The Hookup Equation (Loveless Brothers 4) - Page 123

“Are you pure of heart?” she asks.

“No,” I say. It’s instant, the word bypassing my brain and going directly to my mouth, a truth spoken straight from the heart.

It’s not the answer she was expecting.

“Of course I’m not,” I say, going on even though I know I’m giving the wrong answer to this question. “I slept with you while you were a student. I wanted what I shouldn’t have. I took what wasn’t mine to take. I lusted after you before I even knew your name and if you gave me half a chance I’d do it all again. No, I’m not pure of heart.”

Now she’s got her eyes closed, one hand to her forehead, and I think she might be smiling.

“I’m not pure of anything,” I say.

“That was a really weird question, wasn’t it?” she says.

“A little,” I admit.

“Can I try again?”

“Always.”

“Why’d you write the letter?”

I wonder, for a moment, if this question also has a right answer that I don’t know, if I’ve wandered into a labyrinth with a sphinx at the center, and to get past it to Thalia I’ve got to outsmart it.

But then, I open my mouth and the truth pours out.

“It’ll be easier for me to start over than for you,” I say, simply. “Because I already have a post-graduate degree and I can find some other job. Because I didn’t want to throw your life off track.”

I hold out one hand, palm up. Slowly, she takes it, and I fold her small hand into mine, hold on tight.

“And because it was my responsibility and I fucked up,” I go on, just as she looks up at me.

“Caleb —" she starts, exasperated.

“It was literally my job not to sleep with students,” I remind her. “I’m older, I’m allegedly wiser, I was in charge. It was my job to be in control and do what was right and I didn’t. You can say what you want, but it was my job and I fucked it up, and that means I should be the one to take the fall.”

Her hand is a fist inside mine and I squeeze it, fit my fingers to her knuckles.

“I’m sorry,” she says.

“Don’t be.”

“It doesn’t feel right,” she admits, her eyes on our hands, and she swallows hard, takes a deep breath. “This wasn’t something that you did to me. We did this together. I knew what I was doing when I kissed you in the hospital, and when I gave you that bottle of wine, and when I saw you at the organ concert and went over to flirt with you —”

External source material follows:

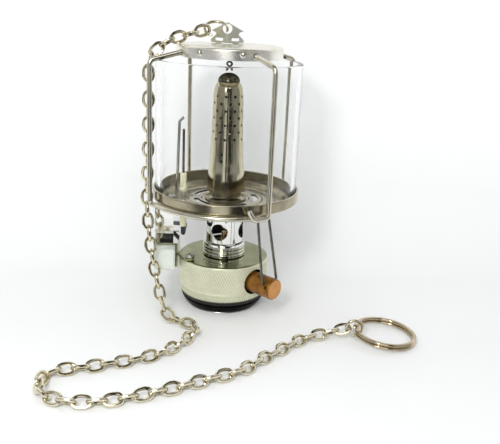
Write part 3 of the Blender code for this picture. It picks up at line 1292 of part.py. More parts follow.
def key_ring():
    """A split ring: nearly two flat turns of strip, with the climb between them in one sector."""
    radius = KEY_RING_R - KEY_RING_WIDTH / 2
    seat = ring_link_centre() + Vector((KEY_RING_SEAT[0], 0, KEY_RING_SEAT[1]))
    half_height = (KEY_RING_THICKNESS + KEY_RING_PITCH) / 2
    drop = seat.z - half_height - FLOOR_LIFT
    tilt = math.asin(drop / (2 * radius))
    turn = Matrix.Translation(seat) @ Matrix.Rotation(tilt, 4, "Y")
    steps = 24
    count = int(KEY_RING_TURN_COUNT * steps)
    route = []
    climb_start = KEY_RING_TURN_COUNT - 1
    for step in range(count + 1):
        turns = step / steps
        share = min(max((turns - climb_start) / (1 - climb_start), 0.0), 1.0)
        level = (share * share * (3 - 2 * share) - 0.5) * KEY_RING_PITCH
        angle = math.pi * 0.55 + math.tau * turns
        route.append((Vector((radius * math.cos(angle) + radius, radius * math.sin(angle), level)),
                      Vector((math.cos(angle), math.sin(angle), 0))))
    bm = bmesh.new()
    rings = []
    for point, outward in route:
        ring = []
        for across, up in ((1, 1), (-1, 1), (-1, -1), (1, -1)):
            corner = (point + outward * across * KEY_RING_WIDTH / 2
                      + Vector((0, 0, up * KEY_RING_THICKNESS / 2)))
            ring.append(bm.verts.new(turn @ corner))
        rings.append(ring)
    for lower, upper in zip(rings, rings[1:]):
        for step in range(4):
            after = (step + 1) % 4
            bm.faces.new((lower[step], lower[after], upper[after], upper[step]))
    bm.faces.new(rings[0])
    bm.faces.new(rings[-1])
    made = solid("key_ring", bm, "nickel")
    least = min((a[0] - b[0]).length for i, a in enumerate(route) for b in route[i + steps // 2:])
    print(f"key ring: least gap between turns {(least - KEY_RING_THICKNESS) / MM:.2f} mm")
    return made


def empty(name, place):
    made = bpy.data.objects.new(name, None)
    made.matrix_world = place
    bpy.context.collection.objects.link(made)
    return made


def hold(parent, names):
    """Parent objects to an empty and leave them where they are."""
    bpy.context.view_layer.update()
    for name in names:
        child = bpy.data.objects[name]
        child.parent = parent
        child.matrix_parent_inverse = parent.matrix_world.inverted()


def main():
    clear_scene()
    base_pad()
    knurled_collar()
    valve_body()
    canister_seal()
    valve_pin()
    spindle_gland()
    needle_spindle()
    control_knob()
    knob_bail()
    mixer_flange()
    gas_jet()
    mixing_tube()
    burner_dish()
    burner_nut()
    burner_tube()
    burner_cap()
    mantle_hook()
    ceramic_insulator()
    electrode_rod()
    ground_electrode()
    igniter_bracket()
    screws()
    igniter_button()
    piezo_body()
    ignition_lead()
    glass_globe()
    top_cap(spring_wires())
    hanger_lug()
    lug_ring()
    hanging_chain()
    ring_link()
    key_ring()
    hold(empty("valve_axis", knob_frame()), ["needle_spindle", "control_knob"])
    hold(empty("cage_axis", Matrix.Translation(Vector((0, 0, CAP_FOOT_Z)))),
         ["top_cap", "hanger_lug", "left_wire", "front_wire", "right_wire", "back_wire",
          "lug_ring", "hanging_chain", "ring_link", "key_ring"])


main()
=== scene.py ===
# %% [markdown]
# A compact gas lantern.
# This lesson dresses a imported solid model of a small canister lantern: metal, glass, ceramic and
# a long chain. Every piece is built in code around the solid model's own boxes, so little has
# to be fitted by eye, and each finish is a small graph of procedural nodes.

# %% Load the frame
import json
import math

import bmesh
import bpy
from mathutils import Matrix, Vector


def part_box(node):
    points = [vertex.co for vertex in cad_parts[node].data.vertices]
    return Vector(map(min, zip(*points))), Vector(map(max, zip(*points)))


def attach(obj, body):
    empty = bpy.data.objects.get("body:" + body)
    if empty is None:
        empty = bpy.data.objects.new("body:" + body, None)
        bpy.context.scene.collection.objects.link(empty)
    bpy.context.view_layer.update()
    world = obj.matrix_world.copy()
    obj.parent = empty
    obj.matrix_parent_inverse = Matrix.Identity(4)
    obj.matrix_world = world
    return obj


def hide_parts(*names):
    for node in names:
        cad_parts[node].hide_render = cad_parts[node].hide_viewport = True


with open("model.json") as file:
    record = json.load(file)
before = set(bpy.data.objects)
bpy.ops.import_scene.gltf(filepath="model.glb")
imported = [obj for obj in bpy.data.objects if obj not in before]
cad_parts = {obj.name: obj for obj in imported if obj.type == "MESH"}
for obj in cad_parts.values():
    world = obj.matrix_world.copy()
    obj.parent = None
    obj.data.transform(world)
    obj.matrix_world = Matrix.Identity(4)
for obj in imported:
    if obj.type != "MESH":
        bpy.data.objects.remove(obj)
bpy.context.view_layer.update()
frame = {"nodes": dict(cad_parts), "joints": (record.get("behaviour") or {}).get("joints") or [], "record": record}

mm = 0.001

# %% [markdown]
# The camera comes first, because it fixes what shows. The lantern was photographed from about
# 28 cm away, a little from above, by a hand that held the camera slightly turned. Those few
# numbers make a rotation matrix by hand: a forward, a right and an up vector.

# %% Camera
PICTURE_WIDTH = 500
FOCAL_PIXELS = 682
CAMERA_PLACE = Vector((0, -277.5, 125)) * mm
YAW = math.radians(2.24)
PITCH = math.radians(17.8)
ROLL = math.radians(2.5)
NEAREST, FARTHEST = 1 * mm, 60


def add_object(name, data):
    made = bpy.data.objects.new(name, data)
    bpy.context.scene.collection.objects.link(made)
    return made


def camera_axes():
    forward = Vector((math.sin(YAW) * math.cos(PITCH), math.cos(YAW) * math.cos(PITCH),
                      -math.sin(PITCH)))
    level = Vector((math.cos(YAW), -math.sin(YAW), 0))
    up = level.cross(forward)
    right = level * math.cos(ROLL) + up * math.sin(ROLL)
    return right, up * math.cos(ROLL) - level * math.sin(ROLL), forward


def place_camera():
    camera = add_object("camera", bpy.data.cameras.new("camera"))
    camera.data.sensor_fit = "HORIZONTAL"
    camera.data.angle = 2 * math.atan(PICTURE_WIDTH / 2 / FOCAL_PIXELS)
    camera.data.clip_start, camera.data.clip_end = NEAREST, FARTHEST
    right, up, forward = camera_axes()
    turn = Matrix((right, up, -forward)).transposed().to_4x4()
    camera.matrix_world = Matrix.Translation(CAMERA_PLACE) @ turn
    bpy.context.scene.camera = camera
    print("camera angle:", round(math.degrees(camera.data.angle), 2), "degrees")


place_camera()

# %% [markdown]
# Every piece ends the same way: it gets a mesh, a finish, smooth shading with sharp creases, the
# body that it rides on and the solid node that it stands for. One helper does that once, so the
# later cells can be about shapes only.

# %% Register a piece
CREASE = math.radians(34)
pieces = []
BODY_OF = {node: body for body, nodes in frame["record"]["behaviour"]["bodies"].items()
           for node in nodes}


def smooth_object(name, bm, finish=None):
    """An object made from a bmesh, which is used up."""
    mesh = bpy.data.meshes.new(name)
    bm.to_mesh(mesh)
    bm.free()
    if finish:
        mesh.materials.append(finish)
    mesh.shade_smooth()
    return add_object(name, mesh)


def piece(name, bm, finish, node):
    """A smooth shaded piece with sharp creases that stands for one node of the solid model."""
    bmesh.ops.recalc_face_normals(bm, faces=bm.faces)
    made = smooth_object(name, bm, finish)
    made.data.set_sharp_from_angle(angle=CREASE)
    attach(made, BODY_OF[node])
    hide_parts(node)
    pieces.append(made)
    return made


def repaint(made, finish, chosen):
    """Give a second finish to the faces whose middle and normal meet a test."""
    made.data.materials.append(finish)
    for face in made.data.polygons:
        if chosen(face.center, face.normal):
            face.material_index = len(made.data.materials) - 1


print("finish, body and nodes are set in one place")

# %% [markdown]
# Metal looks like metal because of small faults. The finish below starts from two close tones
# that drift over the surface, brightens the worn edges, and draws fine ground lines that rule
# both the roughness and a slight bump. All of it is driven by object coordinates, so it stays
# put when the camera moves. The same graph serves nickel, chrome and steel: only the tones, the
# roughness and the direction of the grain differ. A small class adds and links the nodes, so
# that a finish reads as a few lines about the surface.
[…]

“And I understood the consequences,” I tell her. “I knew precisely what I was risking when I invited you over for dinner, and I was in full possession of my faculties when I did it anyway.”

“Still,” she whispers.

“I wanted to be with you more than I wanted to be a professor,” I say. “That’s all. In the end, it was that simple. There are other jobs but there’s no one else like you.”

Thalia just sighs quietly, looking down at our hands and I look at her and finally, finally, the words I’ve been searching for this past week start pouring out.

“I thought I had what I wanted,” I tell her, slowly, blindly. I speak like I’m cutting myself open and words are coming out instead of blood. “But then, there you were, hiding in the men’s bathroom.”

“God,” she mutters, but I think she’s laughing.

“Until then I thought I wanted to teach and publish papers and go on coffee dates with women who wore flannel, but I was done before you were out the window,” I tell her. “Because it turns out that none of that can hold a candle to you telling me that you like believing in magic for the space of a second, or that sea monsters were really just oarfish, or that you suspect werewolves want to howl at the moon even when they’re human. I want to live my life next to you. That’s all.”

“I was really sure you thought I was a lunatic,” she says.

“I should have told you about the letter,” I say, and I close my eyes, lean my head down to hers, her hair warm and smooth against my forehead. “I’m sorry. I was afraid you’d try to do something and wouldn’t let me.”

“I probably would have,” she admits.

She breathes. She offers me her other hand as well.

“I’m sorry I got so angry,” she says. “But I really want — I mean, you’re — “

Thalia takes a deep breath, pulls away, looks up at me.

“I want to be next to you too,” she says, simply. “That’s all. This is once-in-a-lifetime, and I know it, and you know it, and I don’t want it to be me and you. I want it to be us. Always.”